- [Work instructions] Quote the entries below from the line with "if empty is" through the line with "obj.parent = empty", both ends included, and only those lines.

- [Data supplied]
───

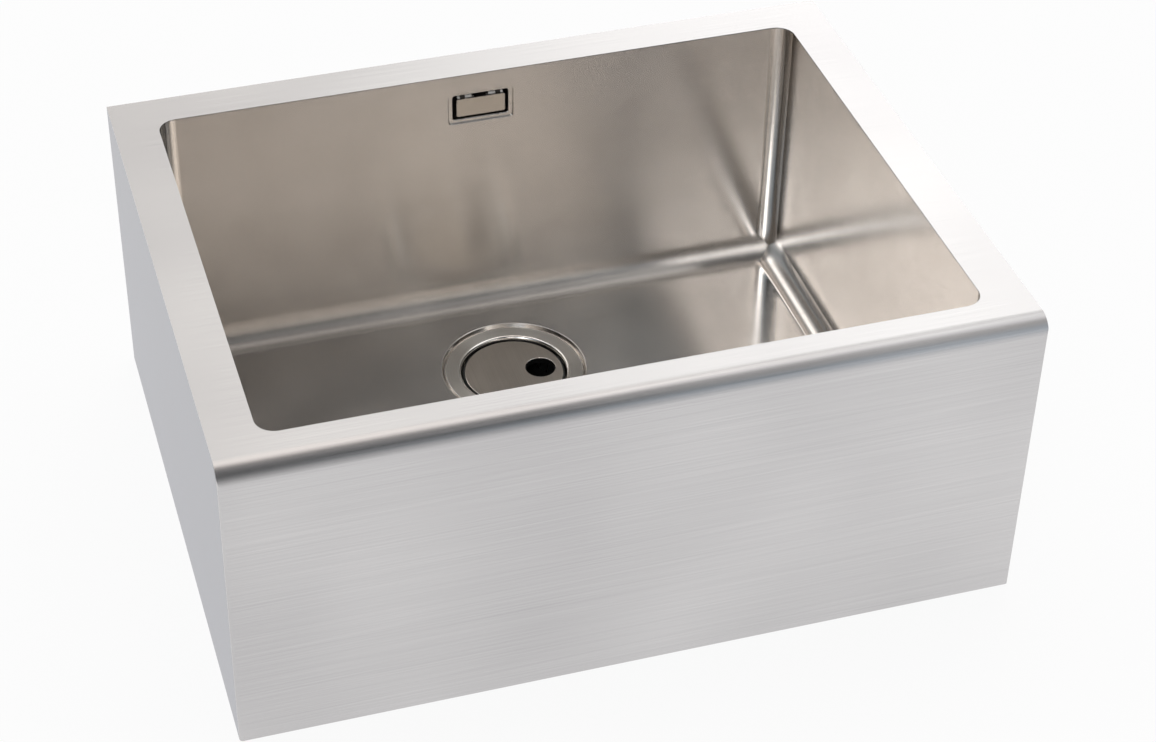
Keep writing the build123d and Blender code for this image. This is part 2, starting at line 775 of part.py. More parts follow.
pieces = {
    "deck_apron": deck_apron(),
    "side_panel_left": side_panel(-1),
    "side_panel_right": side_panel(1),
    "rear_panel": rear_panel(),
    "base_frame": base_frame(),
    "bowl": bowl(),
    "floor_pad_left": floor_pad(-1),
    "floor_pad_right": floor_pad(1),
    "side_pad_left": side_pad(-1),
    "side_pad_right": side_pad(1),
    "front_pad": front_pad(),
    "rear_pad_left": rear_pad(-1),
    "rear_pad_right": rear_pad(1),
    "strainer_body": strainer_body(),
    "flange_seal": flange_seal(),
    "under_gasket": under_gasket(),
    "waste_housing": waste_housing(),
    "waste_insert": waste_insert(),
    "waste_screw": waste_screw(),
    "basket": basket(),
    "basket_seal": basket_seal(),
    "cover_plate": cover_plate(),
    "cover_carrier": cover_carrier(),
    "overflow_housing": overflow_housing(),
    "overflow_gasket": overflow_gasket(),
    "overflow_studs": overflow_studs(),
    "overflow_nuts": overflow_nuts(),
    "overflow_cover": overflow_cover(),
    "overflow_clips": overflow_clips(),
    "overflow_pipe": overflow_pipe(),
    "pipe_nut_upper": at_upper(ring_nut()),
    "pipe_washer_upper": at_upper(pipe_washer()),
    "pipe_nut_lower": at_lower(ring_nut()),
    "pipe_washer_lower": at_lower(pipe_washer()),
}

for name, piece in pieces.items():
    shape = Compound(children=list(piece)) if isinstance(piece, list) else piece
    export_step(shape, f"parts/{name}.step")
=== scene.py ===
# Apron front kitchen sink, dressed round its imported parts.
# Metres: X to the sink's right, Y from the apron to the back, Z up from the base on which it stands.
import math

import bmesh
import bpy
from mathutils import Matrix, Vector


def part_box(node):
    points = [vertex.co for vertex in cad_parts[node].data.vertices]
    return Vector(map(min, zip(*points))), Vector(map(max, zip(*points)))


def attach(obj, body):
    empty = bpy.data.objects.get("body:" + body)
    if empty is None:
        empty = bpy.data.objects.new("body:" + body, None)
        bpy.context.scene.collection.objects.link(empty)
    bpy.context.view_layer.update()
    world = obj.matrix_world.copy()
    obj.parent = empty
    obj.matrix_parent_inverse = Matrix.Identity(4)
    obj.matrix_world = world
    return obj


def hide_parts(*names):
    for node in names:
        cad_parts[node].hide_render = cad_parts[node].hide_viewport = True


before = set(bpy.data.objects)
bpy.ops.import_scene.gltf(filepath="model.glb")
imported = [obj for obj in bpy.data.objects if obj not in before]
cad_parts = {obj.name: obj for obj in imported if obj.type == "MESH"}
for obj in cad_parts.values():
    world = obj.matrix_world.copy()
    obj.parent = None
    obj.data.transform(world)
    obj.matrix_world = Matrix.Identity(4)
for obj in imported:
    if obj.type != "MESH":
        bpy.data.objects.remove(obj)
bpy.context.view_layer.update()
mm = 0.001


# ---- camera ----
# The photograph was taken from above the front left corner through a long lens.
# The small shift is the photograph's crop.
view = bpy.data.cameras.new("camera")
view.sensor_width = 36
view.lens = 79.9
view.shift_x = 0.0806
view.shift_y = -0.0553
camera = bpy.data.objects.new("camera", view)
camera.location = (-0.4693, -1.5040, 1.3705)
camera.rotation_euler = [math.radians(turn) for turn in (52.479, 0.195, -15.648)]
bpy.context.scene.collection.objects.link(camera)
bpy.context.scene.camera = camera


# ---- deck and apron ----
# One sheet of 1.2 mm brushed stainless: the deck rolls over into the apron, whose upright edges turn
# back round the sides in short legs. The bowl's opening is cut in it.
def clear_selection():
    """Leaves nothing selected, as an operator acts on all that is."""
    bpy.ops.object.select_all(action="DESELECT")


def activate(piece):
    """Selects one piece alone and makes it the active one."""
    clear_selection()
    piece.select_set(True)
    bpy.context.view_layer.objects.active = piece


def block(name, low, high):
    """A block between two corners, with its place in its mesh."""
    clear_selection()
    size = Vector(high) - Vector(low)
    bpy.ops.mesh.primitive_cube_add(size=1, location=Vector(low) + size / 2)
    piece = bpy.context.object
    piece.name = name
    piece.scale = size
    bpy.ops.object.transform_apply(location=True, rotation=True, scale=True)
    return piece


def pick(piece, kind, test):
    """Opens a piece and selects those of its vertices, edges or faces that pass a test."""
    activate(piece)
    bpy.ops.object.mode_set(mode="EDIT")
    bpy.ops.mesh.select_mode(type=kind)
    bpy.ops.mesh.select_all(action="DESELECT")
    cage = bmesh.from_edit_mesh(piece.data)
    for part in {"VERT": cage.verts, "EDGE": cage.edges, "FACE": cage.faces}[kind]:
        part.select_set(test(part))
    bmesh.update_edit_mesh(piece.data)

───

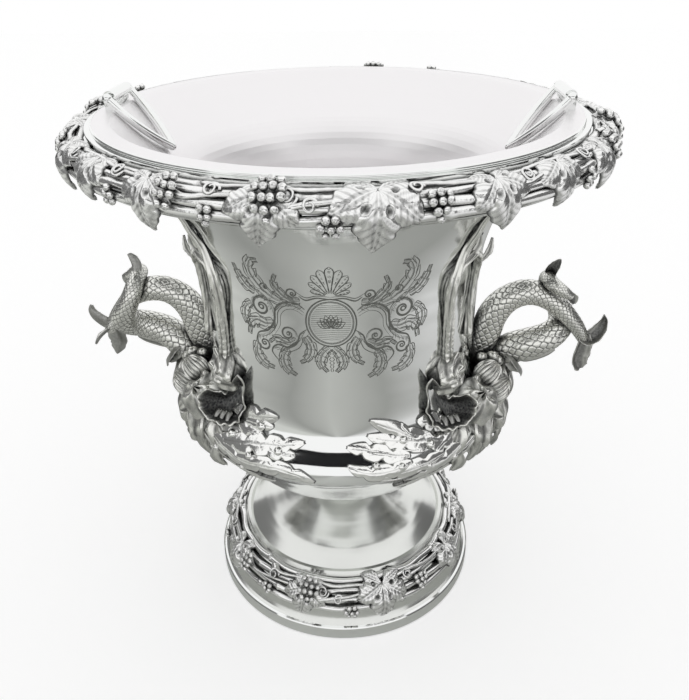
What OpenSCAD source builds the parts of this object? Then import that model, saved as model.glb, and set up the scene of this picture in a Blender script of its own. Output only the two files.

───

- [Result below]
    if empty is None:
        empty = bpy.data.objects.new("body:" + body, None)
        bpy.context.scene.collection.objects.link(empty)
    bpy.context.view_layer.update()
    world = obj.matrix_world.copy()
    obj.parent = empty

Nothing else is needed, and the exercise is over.